PROBLEM STATEMENT:
Reproduce each line of the listing exactly.

======

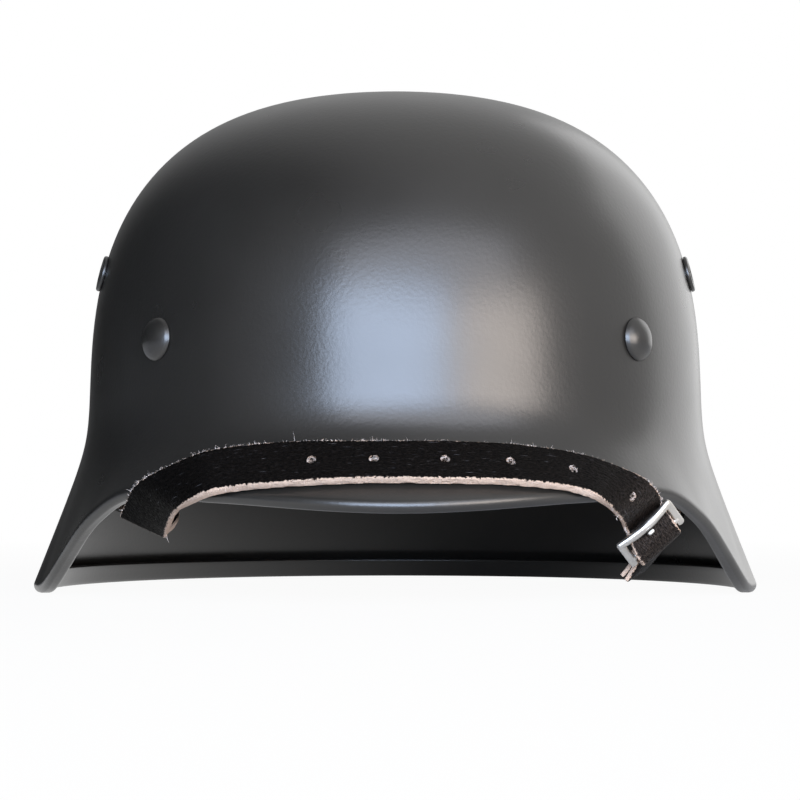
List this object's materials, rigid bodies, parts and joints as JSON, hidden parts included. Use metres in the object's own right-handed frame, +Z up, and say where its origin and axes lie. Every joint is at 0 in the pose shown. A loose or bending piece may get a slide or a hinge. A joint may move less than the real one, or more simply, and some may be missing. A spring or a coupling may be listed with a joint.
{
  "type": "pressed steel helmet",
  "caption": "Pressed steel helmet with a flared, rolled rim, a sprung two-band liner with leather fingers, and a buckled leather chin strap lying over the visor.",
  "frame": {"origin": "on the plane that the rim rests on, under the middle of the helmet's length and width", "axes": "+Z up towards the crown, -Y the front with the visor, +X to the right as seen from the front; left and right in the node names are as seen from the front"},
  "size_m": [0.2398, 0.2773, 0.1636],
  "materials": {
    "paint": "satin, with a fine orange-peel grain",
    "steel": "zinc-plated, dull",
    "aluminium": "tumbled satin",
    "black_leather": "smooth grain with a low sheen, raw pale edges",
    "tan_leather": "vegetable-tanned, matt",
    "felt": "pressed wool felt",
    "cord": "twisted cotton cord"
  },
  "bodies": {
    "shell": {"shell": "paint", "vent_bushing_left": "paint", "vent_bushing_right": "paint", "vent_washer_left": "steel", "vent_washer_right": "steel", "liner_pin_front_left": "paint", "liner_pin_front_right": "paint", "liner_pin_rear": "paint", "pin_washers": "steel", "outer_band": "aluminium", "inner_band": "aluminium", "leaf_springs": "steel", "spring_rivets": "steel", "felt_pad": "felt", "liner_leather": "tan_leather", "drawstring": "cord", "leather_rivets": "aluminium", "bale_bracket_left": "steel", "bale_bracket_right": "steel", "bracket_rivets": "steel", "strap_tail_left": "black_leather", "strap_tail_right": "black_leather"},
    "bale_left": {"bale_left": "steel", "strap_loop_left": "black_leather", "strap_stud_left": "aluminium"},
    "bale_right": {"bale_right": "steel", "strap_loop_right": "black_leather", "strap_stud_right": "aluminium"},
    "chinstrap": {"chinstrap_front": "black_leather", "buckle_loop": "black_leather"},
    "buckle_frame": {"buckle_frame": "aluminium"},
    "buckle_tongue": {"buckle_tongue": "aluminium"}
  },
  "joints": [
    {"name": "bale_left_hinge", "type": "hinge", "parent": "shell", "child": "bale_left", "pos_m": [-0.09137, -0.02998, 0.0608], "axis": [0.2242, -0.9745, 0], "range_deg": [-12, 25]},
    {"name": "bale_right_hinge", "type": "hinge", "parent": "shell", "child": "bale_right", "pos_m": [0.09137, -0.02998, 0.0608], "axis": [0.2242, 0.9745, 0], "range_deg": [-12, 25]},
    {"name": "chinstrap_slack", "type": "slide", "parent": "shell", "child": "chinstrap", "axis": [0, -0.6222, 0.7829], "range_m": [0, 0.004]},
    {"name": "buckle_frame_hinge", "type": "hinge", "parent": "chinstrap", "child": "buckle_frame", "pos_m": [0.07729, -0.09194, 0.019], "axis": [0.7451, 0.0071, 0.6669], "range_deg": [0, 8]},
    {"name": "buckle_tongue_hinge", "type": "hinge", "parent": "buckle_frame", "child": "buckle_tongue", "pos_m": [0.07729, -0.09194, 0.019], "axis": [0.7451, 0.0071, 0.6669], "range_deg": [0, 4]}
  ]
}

======

WRITTEN RESPONSE:
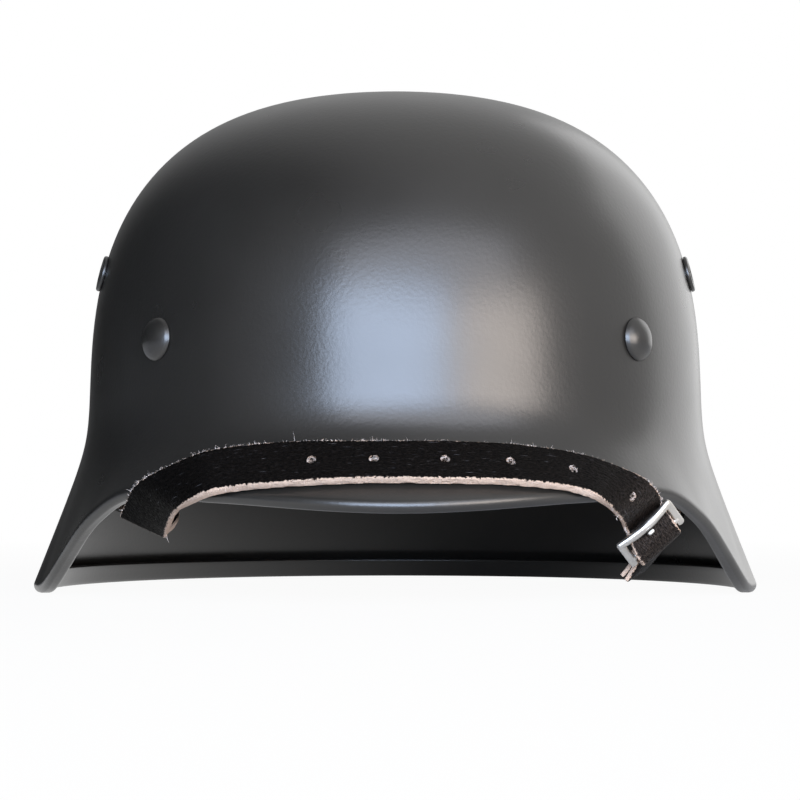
List this object's materials, rigid bodies, parts and joints as JSON, hidden parts included. Use metres in the object's own right-handed frame, +Z up, and say where its origin and axes lie. Every joint is at 0 in the pose shown. A loose or bending piece may get a slide or a hinge. A joint may move less than the real one, or more simply, and some may be missing. A spring or a coupling may be listed with a joint.
{
  "type": "pressed steel helmet",
  "caption": "Pressed steel helmet with a flared, rolled rim, a sprung two-band liner with leather fingers, and a buckled leather chin strap lying over the visor.",
  "frame": {"origin": "on the plane that the rim rests on, under the middle of the helmet's length and width", "axes": "+Z up towards the crown, -Y the front with the visor, +X to the right as seen from the front; left and right in the node names are as seen from the front"},
  "size_m": [0.2398, 0.2773, 0.1636],
  "materials": {
    "paint": "satin, with a fine orange-peel grain",
    "steel": "zinc-plated, dull",
    "aluminium": "tumbled satin",
    "black_leather": "smooth grain with a low sheen, raw pale edges",
    "tan_leather": "vegetable-tanned, matt",
    "felt": "pressed wool felt",
    "cord": "twisted cotton cord"
  },
  "bodies": {
    "shell": {"shell": "paint", "vent_bushing_left": "paint", "vent_bushing_right": "paint", "vent_washer_left": "steel", "vent_washer_right": "steel", "liner_pin_front_left": "paint", "liner_pin_front_right": "paint", "liner_pin_rear": "paint", "pin_washers": "steel", "outer_band": "aluminium", "inner_band": "aluminium", "leaf_springs": "steel", "spring_rivets": "steel", "felt_pad": "felt", "liner_leather": "tan_leather", "drawstring": "cord", "leather_rivets": "aluminium", "bale_bracket_left": "steel", "bale_bracket_right": "steel", "bracket_rivets": "steel", "strap_tail_left": "black_leather", "strap_tail_right": "black_leather"},
    "bale_left": {"bale_left": "steel", "strap_loop_left": "black_leather", "strap_stud_left": "aluminium"},
    "bale_right": {"bale_right": "steel", "strap_loop_right": "black_leather", "strap_stud_right": "aluminium"},
    "chinstrap": {"chinstrap_front": "black_leather", "buckle_loop": "black_leather"},
    "buckle_frame": {"buckle_frame": "aluminium"},
    "buckle_tongue": {"buckle_tongue": "aluminium"}
  },
  "joints": [
    {"name": "bale_left_hinge", "type": "hinge", "parent": "shell", "child": "bale_left", "pos_m": [-0.09137, -0.02998, 0.0608], "axis": [0.2242, -0.9745, 0], "range_deg": [-12, 25]},
    {"name": "bale_right_hinge", "type": "hinge", "parent": "shell", "child": "bale_right", "pos_m": [0.09137, -0.02998, 0.0608], "axis": [0.2242, 0.9745, 0], "range_deg": [-12, 25]},
    {"name": "chinstrap_slack", "type": "slide", "parent": "shell", "child": "chinstrap", "axis": [0, -0.6222, 0.7829], "range_m": [0, 0.004]},
    {"name": "buckle_frame_hinge", "type": "hinge", "parent": "chinstrap", "child": "buckle_frame", "pos_m": [0.07729, -0.09194, 0.019], "axis": [0.7451, 0.0071, 0.6669], "range_deg": [0, 8]},
    {"name": "buckle_tongue_hinge", "type": "hinge", "parent": "buckle_frame", "child": "buckle_tongue", "pos_m": [0.07729, -0.09194, 0.019], "axis": [0.7451, 0.0071, 0.6669], "range_deg": [0, 4]}
  ]
}